When Velobase receives a request, it checks if the provided identifier has already been processed for that specific customer:
  1. First request: The operation is processed, the balance is updated, and the result is returned with "is_idempotent_replay": false.
  2. Duplicate request: Velobase recognizes the identifier, skips the operation, and immediately returns the exact same result as the original request, but marked with "is_idempotent_replay": true.

Identifiers by Endpoint

Velobase uses different identifier fields depending on the operation type.

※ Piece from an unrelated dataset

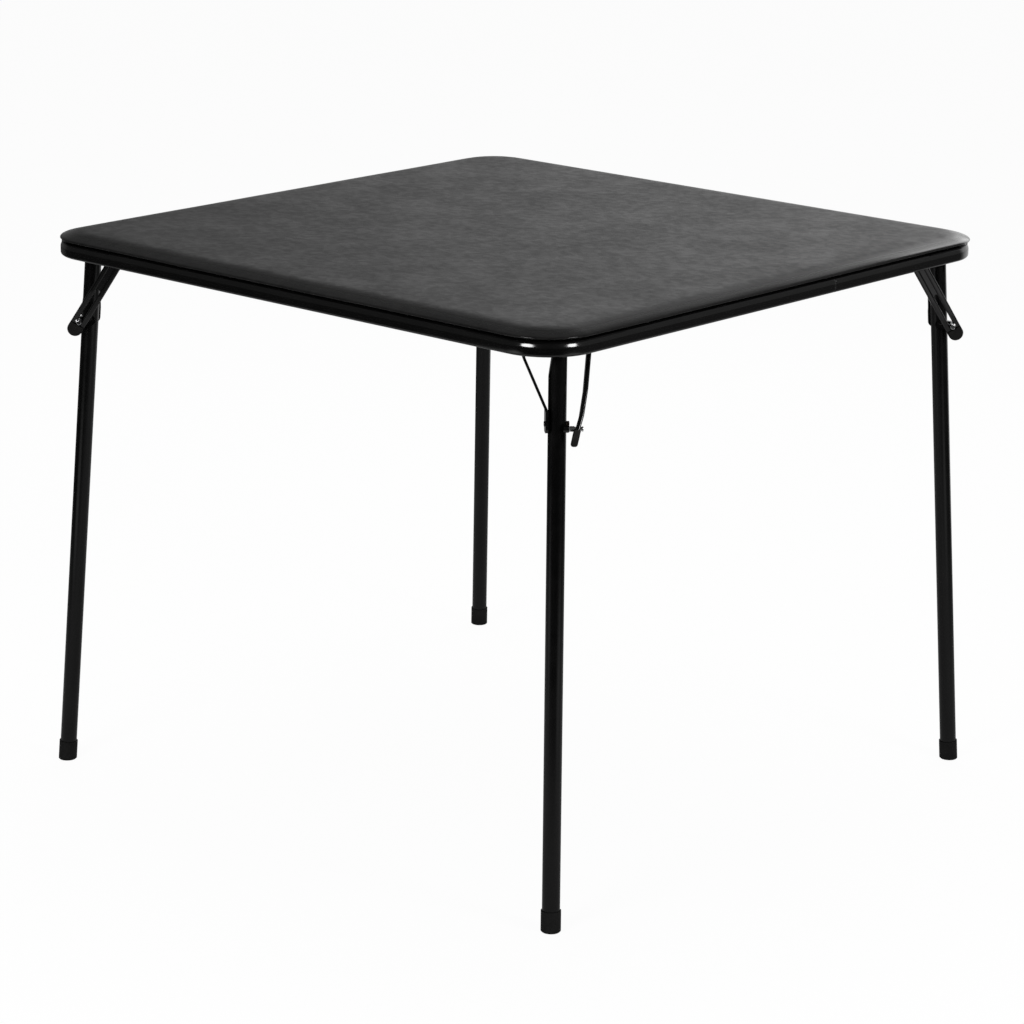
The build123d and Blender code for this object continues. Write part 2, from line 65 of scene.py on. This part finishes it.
def look(place_mm, yaw, pitch, roll, focal_px):
    """Camera at a place, turned by yaw and pitch from +X and rolled about its axis, in degrees."""
    yaw, pitch, roll = (math.radians(v) for v in (yaw, pitch, roll))
    level = Vector((math.cos(yaw), math.sin(yaw), 0))
    forward = level * math.cos(pitch) - Vector((0, 0, math.sin(pitch)))
    right = forward.cross(Vector((0, 0, 1))).normalized()
    down = forward.cross(right)
    across = right * math.cos(roll) + down * math.sin(roll)
    below = down * math.cos(roll) - right * math.sin(roll)
    data = bpy.data.cameras.new("camera")
    data.sensor_width = SENSOR_WIDTH_MM
    data.lens = focal_px / PICTURE_SIDE_PX * SENSOR_WIDTH_MM
    data.clip_end = CAMERA_REACH
    camera = bpy.data.objects.new("camera", data)
    turn = Matrix((across, -below, -forward)).transposed().to_4x4()
    camera.matrix_world = Matrix.Translation(Vector(place_mm) / MM_PER_METRE) @ turn
    scene.collection.objects.link(camera)
    scene.camera = camera


look(CAMERA_PLACE_MM, CAMERA_YAW, CAMERA_PITCH, CAMERA_ROLL, CAMERA_FOCAL_PX)


# Shader maths

class Wire:
    """A shader socket with the arithmetic operators."""

    def __init__(self, tree, socket):
        self.tree = tree
        self.socket = socket

    def _math(self, operation, first, second):
        return self.tree.add("ShaderNodeMath", {"operation": operation}, [first, second])

    def __add__(self, other):
        return self._math("ADD", self, other)

    def __radd__(self, other):
        return self._math("ADD", other, self)

    def __sub__(self, other):
        return self._math("SUBTRACT", self, other)

    def __rsub__(self, other):
        return self._math("SUBTRACT", other, self)

    def __mul__(self, other):
        return self._math("MULTIPLY", self, other)

    def __rmul__(self, other):
        return self._math("MULTIPLY", other, self)

    def at_most(self, other):
        return self._math("MINIMUM", self, other)

    def at_least(self, other):
        return self._math("MAXIMUM", self, other)

    def ramp(self, low, high, out_low=0.0, out_high=1.0):
        """A smooth step from out_low to out_high as the value goes from low to high."""
        settings = {"interpolation_type": "SMOOTHSTEP"}
        values = {"Value": self, "From Min": low, "From Max": high, "To Min": out_low, "To Max": out_high}
        return self.tree.add("ShaderNodeMapRange", settings, values)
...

These fields must be passed in the JSON request body.
EndpointFieldPurpose
POST /v1/billing/depositidempotency_keyA unique string (like a UUID) generated by your system for this specific deposit.
POST /v1/billing/deduct, POST /v1/billing/freeze, POST /v1/billing/consume, POST /v1/billing/unfreezetransaction_idThe unique ID of the task or job in your system that caused the billing event.

Error: Transaction Conflict

Identifiers are scoped to the customer (customer_id). If you attempt to reuse the exact same transaction_id or idempotency_key for a different customer, Velobase will reject the request with a 409 Conflict error (transaction_conflict):
{
  "error": {
    "message": "transactionId already belongs to another customer",
    "type": "conflict",
    "code": "transaction_conflict"
  }
}
Always ensure your identifiers are globally unique across your entire system, such as using a UUIDv4 or a composite key (user-123-task-456).